Short task:
Using the data beneath this instruction, retype only the lines from the one that contains "Turn this picture" down to the one that contains "lying face up.", both included, exactly as they appear.
---------- Records to use ----------
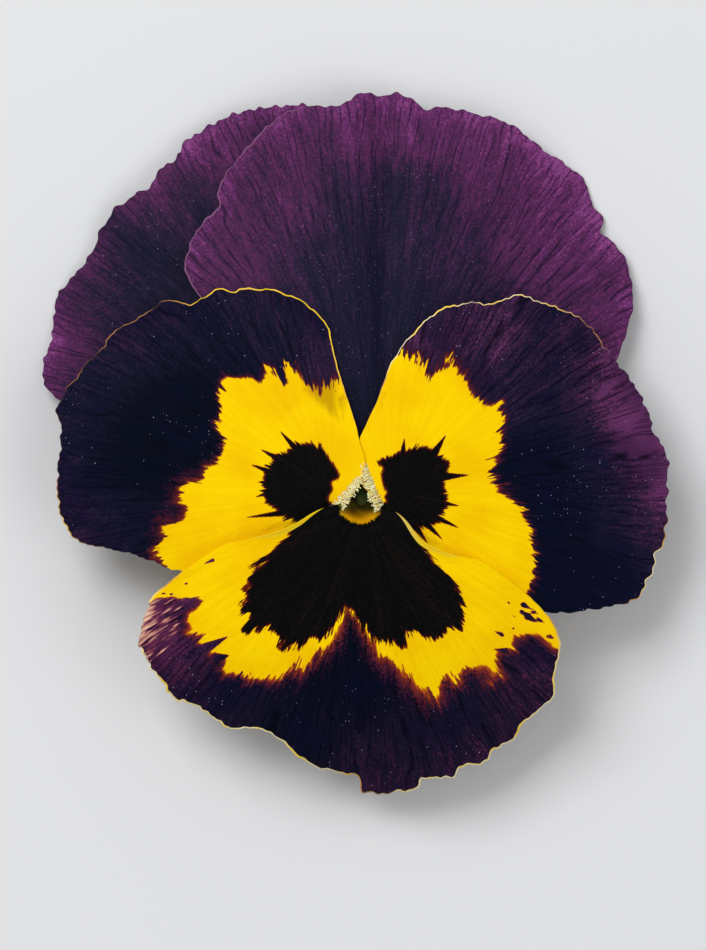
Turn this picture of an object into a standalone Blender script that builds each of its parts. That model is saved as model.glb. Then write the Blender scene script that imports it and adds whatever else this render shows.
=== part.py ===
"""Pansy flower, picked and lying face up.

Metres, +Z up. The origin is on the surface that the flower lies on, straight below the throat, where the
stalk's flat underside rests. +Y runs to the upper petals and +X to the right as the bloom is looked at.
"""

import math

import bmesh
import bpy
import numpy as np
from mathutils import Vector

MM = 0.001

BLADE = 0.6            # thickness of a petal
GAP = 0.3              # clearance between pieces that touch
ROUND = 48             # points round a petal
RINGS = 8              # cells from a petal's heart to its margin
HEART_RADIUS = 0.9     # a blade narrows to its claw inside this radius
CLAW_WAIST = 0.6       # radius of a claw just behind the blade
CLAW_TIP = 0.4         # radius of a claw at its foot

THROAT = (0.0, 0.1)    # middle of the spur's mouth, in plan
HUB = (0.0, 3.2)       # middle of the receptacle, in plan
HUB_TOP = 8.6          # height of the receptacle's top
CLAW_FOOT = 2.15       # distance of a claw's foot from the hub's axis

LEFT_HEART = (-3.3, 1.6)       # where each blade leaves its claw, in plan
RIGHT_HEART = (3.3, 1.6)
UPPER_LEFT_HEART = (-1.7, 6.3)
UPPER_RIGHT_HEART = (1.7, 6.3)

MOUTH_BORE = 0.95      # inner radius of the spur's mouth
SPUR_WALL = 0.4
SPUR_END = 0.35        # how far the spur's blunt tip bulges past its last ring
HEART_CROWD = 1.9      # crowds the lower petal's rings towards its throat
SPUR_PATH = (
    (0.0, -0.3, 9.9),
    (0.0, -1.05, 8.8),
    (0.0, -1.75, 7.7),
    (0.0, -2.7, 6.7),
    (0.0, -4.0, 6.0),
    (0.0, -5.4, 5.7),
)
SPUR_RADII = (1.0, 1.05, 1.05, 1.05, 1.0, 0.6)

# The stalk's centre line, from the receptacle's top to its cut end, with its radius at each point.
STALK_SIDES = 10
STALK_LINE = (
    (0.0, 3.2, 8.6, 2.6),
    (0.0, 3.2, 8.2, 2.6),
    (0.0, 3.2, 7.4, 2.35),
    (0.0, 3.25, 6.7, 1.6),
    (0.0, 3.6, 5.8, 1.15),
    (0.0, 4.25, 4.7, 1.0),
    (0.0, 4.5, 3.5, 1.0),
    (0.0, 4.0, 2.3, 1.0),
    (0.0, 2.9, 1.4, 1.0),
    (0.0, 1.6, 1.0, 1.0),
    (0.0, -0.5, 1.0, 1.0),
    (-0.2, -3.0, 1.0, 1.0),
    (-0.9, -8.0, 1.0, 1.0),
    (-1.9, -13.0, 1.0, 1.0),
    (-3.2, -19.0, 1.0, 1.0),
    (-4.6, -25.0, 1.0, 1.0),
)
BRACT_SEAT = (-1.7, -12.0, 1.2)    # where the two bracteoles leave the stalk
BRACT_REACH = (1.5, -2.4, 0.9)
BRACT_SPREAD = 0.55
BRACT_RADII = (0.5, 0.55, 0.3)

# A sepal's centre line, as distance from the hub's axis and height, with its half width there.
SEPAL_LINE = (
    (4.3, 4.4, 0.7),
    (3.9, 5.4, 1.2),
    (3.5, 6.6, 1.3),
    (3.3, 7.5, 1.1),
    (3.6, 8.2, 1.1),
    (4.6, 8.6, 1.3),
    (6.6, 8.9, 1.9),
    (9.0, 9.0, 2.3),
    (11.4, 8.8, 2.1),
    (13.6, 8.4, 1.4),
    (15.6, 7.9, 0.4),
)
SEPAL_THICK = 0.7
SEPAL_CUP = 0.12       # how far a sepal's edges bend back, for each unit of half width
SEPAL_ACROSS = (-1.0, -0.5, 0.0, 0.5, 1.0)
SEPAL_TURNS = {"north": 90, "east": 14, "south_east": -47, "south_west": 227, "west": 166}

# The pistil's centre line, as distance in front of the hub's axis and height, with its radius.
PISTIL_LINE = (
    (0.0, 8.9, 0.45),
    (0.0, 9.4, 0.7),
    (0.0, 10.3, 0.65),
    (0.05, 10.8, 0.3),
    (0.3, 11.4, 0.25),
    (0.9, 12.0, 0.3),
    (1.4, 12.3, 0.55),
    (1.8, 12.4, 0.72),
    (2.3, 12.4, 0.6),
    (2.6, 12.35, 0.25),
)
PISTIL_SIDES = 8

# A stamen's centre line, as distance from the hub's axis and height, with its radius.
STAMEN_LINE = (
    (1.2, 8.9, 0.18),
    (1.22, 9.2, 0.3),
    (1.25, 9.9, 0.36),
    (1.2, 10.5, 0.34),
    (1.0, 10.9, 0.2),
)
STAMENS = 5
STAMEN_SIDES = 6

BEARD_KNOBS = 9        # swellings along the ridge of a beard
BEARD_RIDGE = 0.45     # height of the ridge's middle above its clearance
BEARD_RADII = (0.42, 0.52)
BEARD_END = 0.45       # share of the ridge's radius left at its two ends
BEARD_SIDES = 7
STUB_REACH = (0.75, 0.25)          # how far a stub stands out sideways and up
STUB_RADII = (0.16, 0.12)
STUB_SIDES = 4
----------
---------- Records to use ----------
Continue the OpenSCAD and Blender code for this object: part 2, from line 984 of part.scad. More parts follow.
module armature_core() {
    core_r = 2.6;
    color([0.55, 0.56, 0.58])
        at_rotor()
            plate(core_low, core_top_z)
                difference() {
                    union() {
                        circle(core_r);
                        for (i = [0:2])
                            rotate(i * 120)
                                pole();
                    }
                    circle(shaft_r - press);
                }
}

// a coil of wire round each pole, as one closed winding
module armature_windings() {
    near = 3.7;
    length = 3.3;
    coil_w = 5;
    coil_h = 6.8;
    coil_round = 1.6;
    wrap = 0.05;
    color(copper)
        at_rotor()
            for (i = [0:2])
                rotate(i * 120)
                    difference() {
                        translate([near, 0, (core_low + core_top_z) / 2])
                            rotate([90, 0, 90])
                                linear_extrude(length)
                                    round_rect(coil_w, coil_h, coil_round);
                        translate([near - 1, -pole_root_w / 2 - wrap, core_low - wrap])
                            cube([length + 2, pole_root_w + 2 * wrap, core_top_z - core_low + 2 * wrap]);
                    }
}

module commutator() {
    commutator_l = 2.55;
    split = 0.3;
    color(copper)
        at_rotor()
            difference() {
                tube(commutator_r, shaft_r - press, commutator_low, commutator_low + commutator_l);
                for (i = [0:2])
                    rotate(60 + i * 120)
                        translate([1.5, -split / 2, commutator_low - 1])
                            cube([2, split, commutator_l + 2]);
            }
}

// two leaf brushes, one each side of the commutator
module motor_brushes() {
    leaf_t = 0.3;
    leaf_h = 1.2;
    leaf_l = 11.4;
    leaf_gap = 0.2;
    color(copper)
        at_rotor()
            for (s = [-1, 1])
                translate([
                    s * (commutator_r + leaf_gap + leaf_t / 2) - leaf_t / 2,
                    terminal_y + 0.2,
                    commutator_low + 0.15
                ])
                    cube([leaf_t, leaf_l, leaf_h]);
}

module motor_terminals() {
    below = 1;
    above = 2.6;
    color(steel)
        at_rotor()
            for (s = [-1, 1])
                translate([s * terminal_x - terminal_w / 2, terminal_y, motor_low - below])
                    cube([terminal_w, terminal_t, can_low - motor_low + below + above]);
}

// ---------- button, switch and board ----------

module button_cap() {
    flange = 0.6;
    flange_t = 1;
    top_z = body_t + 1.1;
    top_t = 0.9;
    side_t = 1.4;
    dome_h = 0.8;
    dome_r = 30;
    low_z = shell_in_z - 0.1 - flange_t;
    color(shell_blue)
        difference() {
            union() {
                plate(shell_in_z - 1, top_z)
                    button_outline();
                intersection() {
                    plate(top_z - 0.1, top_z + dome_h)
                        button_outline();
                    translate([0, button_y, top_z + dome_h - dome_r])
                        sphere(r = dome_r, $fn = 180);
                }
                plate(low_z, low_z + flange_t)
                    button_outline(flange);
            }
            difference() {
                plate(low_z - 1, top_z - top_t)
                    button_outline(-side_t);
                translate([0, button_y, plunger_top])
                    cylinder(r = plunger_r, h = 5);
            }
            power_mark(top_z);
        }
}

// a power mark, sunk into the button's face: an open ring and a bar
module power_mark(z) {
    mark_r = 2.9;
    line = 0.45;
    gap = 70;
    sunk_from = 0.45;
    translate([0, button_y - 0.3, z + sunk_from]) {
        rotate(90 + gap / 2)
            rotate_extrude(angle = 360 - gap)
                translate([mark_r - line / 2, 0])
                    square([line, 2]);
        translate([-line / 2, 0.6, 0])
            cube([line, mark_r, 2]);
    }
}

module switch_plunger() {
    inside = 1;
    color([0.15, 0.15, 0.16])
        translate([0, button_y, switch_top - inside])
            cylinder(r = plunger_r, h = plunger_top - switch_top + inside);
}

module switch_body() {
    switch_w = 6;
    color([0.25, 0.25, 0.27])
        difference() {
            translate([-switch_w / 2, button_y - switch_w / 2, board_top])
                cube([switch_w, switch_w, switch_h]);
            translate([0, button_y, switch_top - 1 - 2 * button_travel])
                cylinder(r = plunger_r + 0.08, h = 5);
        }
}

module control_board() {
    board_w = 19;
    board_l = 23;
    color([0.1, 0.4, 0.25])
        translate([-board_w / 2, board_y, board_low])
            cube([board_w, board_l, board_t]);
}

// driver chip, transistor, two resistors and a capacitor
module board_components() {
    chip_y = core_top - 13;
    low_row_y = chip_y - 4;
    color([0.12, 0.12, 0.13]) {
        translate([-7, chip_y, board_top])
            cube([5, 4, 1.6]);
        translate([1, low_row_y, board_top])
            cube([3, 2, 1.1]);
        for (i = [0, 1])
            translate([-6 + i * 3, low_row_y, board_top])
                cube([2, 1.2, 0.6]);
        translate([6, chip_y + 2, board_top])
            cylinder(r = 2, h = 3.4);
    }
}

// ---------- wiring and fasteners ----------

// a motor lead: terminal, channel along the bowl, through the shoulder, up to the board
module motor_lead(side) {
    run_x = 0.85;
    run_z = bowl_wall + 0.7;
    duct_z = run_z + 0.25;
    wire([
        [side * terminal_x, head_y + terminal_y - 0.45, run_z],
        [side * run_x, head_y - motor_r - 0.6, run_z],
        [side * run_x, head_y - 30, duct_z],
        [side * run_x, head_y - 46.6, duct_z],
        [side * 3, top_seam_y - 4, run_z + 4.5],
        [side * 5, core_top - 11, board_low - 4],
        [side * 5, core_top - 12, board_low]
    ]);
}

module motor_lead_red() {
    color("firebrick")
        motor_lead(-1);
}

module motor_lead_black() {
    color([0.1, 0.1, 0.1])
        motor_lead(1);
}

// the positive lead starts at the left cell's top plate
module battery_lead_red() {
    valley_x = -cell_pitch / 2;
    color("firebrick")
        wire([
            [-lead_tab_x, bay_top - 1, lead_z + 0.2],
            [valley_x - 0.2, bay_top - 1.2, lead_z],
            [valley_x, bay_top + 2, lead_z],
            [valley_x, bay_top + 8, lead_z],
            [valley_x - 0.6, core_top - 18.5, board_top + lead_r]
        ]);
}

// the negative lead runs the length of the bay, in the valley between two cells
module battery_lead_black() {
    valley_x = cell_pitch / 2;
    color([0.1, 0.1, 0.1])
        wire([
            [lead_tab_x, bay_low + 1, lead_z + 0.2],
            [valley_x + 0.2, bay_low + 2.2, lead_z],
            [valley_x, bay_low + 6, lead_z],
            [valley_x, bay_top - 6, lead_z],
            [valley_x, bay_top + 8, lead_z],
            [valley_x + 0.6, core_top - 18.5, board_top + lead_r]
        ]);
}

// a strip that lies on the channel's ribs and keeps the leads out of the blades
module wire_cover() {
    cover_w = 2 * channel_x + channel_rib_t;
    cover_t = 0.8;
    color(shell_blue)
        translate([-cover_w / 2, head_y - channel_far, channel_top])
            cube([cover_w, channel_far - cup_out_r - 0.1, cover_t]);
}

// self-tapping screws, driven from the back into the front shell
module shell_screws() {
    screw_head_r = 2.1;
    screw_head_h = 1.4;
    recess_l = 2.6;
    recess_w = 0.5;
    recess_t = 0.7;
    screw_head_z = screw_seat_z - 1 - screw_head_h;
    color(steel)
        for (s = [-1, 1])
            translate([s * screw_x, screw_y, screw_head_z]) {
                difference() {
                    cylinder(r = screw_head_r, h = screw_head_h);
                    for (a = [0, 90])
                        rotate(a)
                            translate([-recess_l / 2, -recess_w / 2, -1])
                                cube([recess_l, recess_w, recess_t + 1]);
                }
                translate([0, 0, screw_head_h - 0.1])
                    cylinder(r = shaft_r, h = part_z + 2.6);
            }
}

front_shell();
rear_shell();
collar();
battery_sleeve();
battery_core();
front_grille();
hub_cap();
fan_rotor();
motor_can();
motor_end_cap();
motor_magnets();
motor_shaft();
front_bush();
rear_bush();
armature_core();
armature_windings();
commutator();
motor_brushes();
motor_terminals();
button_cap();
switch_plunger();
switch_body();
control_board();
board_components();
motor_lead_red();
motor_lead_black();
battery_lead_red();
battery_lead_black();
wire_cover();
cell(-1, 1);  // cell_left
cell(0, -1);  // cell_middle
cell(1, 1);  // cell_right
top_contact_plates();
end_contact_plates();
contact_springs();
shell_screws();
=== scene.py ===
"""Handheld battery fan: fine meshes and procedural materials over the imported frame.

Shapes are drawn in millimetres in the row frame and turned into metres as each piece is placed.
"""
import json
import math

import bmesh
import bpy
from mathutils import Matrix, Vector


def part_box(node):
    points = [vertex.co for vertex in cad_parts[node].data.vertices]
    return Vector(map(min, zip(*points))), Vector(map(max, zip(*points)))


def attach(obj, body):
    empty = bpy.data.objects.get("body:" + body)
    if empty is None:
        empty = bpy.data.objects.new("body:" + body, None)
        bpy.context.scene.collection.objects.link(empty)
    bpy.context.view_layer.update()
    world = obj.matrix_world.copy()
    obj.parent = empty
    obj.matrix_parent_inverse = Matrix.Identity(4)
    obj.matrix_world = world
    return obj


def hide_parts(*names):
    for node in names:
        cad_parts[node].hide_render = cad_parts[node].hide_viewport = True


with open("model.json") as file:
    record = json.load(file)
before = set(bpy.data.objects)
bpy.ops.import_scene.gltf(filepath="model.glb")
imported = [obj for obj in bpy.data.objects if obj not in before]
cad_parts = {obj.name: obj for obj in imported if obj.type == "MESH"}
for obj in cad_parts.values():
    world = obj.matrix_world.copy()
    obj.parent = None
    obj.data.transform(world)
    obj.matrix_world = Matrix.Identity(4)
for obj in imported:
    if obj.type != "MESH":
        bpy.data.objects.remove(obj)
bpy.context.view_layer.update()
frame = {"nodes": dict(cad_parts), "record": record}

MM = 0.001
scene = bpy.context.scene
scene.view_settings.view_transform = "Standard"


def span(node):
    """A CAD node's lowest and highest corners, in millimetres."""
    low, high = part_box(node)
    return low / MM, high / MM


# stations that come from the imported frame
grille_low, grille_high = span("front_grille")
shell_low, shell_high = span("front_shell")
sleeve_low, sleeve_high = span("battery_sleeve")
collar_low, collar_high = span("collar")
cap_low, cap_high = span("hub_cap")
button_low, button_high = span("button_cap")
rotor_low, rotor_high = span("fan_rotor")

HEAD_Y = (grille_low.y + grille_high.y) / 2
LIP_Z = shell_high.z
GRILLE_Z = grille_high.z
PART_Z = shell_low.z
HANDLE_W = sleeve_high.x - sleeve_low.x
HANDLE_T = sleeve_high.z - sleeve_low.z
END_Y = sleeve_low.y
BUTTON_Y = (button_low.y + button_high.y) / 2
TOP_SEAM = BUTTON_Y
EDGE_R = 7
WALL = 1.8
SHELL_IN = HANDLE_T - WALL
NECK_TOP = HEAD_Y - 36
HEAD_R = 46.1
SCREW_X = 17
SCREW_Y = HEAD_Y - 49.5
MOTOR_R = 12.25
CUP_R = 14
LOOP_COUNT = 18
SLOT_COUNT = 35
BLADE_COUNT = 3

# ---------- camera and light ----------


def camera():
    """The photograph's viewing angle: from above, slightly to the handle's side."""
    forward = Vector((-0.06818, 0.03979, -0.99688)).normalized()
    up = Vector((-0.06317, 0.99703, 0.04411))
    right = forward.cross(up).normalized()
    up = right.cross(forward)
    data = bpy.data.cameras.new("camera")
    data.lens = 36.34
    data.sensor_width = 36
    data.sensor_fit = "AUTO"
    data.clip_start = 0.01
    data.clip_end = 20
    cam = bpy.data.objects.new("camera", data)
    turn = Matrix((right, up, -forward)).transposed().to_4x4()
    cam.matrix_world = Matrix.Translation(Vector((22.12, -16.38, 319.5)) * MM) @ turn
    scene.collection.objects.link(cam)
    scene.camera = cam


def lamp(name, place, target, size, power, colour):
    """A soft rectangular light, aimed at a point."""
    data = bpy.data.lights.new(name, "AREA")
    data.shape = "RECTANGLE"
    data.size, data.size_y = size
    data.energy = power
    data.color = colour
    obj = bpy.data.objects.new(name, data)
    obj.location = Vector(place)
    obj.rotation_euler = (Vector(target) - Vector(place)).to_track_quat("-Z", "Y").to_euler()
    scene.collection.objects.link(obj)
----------
---------- Records to use ----------
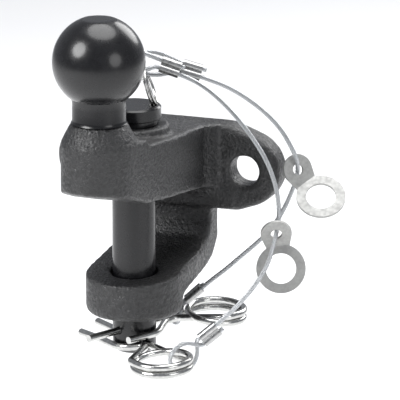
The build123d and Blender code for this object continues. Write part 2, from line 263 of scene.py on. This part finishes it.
----------
Response:
Turn this picture of an object into a standalone Blender script that builds each of its parts. That model is saved as model.glb. Then write the Blender scene script that imports it and adds whatever else this render shows.
=== part.py ===
"""Pansy flower, picked and lying face up.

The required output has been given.